Near the extinct volcano known as Monte Pissis, high in the Andes on the Chile-Argentina border, the air is thin and animal life scarce. It’s also a prime location for lithium, the silvery-white metal used in the production of lithium-ion batteries.

According to Sam Pelaez, an analyst on our team who recently visited the deposit, the seasonal meltdown of the snowy peaks collects lithium, sodium and other minerals from the soil and underwater hot springs, all of which flows down to the flats and settles—hence the name salt flats or, in Spanish, salaries. Over long periods of time, with seasonal temperature variations, the salt builds a crust on top of the “lake,” making for a stunning landscape. Under the crust are high concentrations of lithium.

To extract lithium, Sam says, brine is pumped into large evaporation ponds, resulting in a higher concentration of metals. The brine is then trucked to a facility that extracts the lithium using chemical and metallurgical processes. The lithium carbonate or lithium hydroxide is sold to battery manufacturers, including Tesla.
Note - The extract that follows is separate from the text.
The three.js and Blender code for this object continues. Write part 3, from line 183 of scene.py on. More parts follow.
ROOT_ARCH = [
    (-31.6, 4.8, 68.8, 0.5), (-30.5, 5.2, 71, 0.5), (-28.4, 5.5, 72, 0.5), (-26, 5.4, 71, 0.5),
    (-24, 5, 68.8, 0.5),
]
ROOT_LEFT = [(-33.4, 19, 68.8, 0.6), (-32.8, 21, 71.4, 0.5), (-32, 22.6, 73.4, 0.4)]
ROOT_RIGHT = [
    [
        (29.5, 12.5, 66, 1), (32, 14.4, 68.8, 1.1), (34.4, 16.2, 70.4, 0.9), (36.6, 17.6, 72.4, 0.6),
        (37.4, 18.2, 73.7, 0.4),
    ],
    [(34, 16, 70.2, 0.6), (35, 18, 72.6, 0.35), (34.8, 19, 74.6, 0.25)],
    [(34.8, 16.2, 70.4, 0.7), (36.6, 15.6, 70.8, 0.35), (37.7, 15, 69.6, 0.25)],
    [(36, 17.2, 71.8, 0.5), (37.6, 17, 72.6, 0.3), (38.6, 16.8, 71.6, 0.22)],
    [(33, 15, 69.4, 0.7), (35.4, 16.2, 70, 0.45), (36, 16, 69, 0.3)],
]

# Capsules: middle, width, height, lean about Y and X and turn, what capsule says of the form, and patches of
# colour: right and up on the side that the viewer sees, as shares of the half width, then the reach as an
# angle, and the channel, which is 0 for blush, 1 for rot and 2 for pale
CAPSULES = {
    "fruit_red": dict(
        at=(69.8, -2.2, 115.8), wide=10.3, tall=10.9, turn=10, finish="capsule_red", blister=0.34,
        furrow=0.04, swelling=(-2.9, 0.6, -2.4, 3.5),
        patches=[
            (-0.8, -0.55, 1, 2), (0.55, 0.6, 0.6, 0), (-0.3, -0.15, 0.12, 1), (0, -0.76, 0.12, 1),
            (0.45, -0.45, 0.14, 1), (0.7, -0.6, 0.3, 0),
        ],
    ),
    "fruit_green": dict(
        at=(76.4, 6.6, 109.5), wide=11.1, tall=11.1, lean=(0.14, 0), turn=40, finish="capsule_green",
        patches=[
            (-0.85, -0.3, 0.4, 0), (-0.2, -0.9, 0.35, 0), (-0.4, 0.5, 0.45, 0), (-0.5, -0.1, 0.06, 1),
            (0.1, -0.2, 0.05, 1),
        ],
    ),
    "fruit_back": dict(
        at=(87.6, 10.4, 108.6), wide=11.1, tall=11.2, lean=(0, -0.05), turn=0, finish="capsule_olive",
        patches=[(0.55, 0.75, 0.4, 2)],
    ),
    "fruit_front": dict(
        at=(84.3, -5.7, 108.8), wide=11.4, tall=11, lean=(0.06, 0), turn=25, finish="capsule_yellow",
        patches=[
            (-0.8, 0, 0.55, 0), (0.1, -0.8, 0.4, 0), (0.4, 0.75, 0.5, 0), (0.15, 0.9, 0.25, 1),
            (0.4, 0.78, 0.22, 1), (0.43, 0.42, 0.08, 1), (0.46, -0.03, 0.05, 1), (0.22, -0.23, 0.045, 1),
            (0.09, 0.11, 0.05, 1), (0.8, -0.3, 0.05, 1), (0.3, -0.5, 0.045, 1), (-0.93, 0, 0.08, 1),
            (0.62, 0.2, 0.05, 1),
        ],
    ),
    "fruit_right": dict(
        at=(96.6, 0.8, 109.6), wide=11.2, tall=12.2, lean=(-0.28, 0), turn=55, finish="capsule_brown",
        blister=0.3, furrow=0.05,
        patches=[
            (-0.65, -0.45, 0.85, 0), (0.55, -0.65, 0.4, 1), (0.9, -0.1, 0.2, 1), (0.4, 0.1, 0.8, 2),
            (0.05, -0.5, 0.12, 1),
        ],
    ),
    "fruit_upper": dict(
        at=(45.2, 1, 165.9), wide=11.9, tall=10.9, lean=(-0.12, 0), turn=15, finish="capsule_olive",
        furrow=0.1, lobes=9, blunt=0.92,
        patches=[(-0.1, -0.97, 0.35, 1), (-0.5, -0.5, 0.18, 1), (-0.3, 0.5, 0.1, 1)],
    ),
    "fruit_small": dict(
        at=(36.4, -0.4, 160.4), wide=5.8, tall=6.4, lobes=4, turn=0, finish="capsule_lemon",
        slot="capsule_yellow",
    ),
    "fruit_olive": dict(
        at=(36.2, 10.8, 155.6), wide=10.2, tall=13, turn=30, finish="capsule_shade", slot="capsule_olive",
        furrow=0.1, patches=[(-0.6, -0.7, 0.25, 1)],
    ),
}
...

“It’s possibly the most remote place I’ve ever been to,” Sam says, speaking of the deposit. The 3Q Project, as it’s called, is a five-hour drive from Fiambala, the nearest township, located in Argentina’s Catamarca Province. The province, and the one neighboring it, are known not only for their lithium salt flats but also gold deposits.
The 3Q Project, developed by Toronto-based Neo Lithium, is one of the largest salaries discovered in recent decades, with remarkably low impurities when compared to other lithium deposits around the world.

Neo Lithium president and CEO Waldo Perez believes the project has the potential to be considered high-grade.
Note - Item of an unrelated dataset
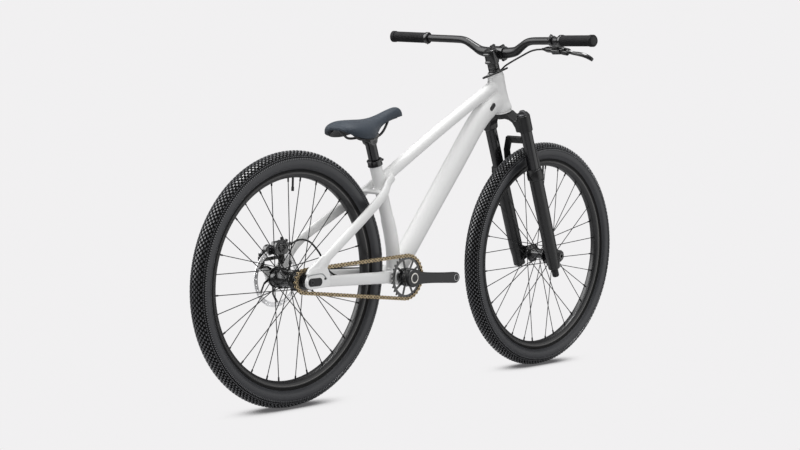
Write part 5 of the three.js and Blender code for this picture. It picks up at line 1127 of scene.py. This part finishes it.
def add_saddle_base():
    """A thin tray under the cover."""
    rings = []
    for ring in saddle_rings(5.0)[10:-10]:
        top = ring[24:] + ring[:1]
        upper = [(x, y * 0.97, z - 0.3) for x, y, z in top]
        lower = [(x, y * 0.97, z - 2.8) for x, y, z in reversed(top)]
        rings.append(upper + lower)
    stand("saddle_tray", Shape(SADDLE_BACK).add(loft(rings)), PLASTIC, "seat", ["saddle_base"],
          angle=60)


def add_saddle_rails():
    rails = Shape(SADDLE_BACK).add(sweep(smooth_rows(rail_points(), 6), 3.5, 16, (0, 0, 1)))
    stand("rail_wire", rails, DARK_STEEL, "seat", ["saddle_rails"])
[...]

“The brine found in an open reservoir has the right chemistry for low-cost evaporation process, contains potash as a valuable by-product and lithium grades are equal or superior to all other known undeveloped projects and many producing mines,” Perez says.

41 Million Electric Cars by 2040

Next year, Tesla plans to make 500,000 electric cars all of which will require lithium-ion-batteries

This past January, Tesla began mass producing lithium-ion battery cells at its 1.9-million-square-foot Gigafactory in Reno, Nevada. With Panasonic’s cooperation, the company expects to produce a mind-boggling 35 gigawatts of battery power a year by 2018, or about as much as the rest of the world’s current battery capacity combined. (A gigawatt, by the way, is equal to one billion watts.)

Cofounded in 2003 by serial entrepreneur and all-around genius Elon Musk, Tesla is arguably the world’s leading company involved in the production of energy storage units. But it’s certainly not the only one. China’s CATL, or Contemporary Amperex Technology Ltd., is quickly gaining ground and plans to surpass Tesla in terms of battery production by 2020. By that year, close to 85 percent of all lithium-ion batteries in the world will be produced in either the U.S. or China, according to Goldman Sachs, which sees the battery market climbing to $40 billion by 2025.

On a global scale, nearly 40 percent of all lithium supply is used in the production of batteries, including those that power battery electric vehicles (BEVs).

It should come as no surprise, then, that lithium demand is being driven, as it were, by BEVs, sales of which are expected to rise from 0.3 million in 2015 to 11 million by 2025, according to Morningstar. And by 2040, BEV sales could hit 41 million, representing 35 percent of all new automobile sales, according to Bloomberg New Energy Finance.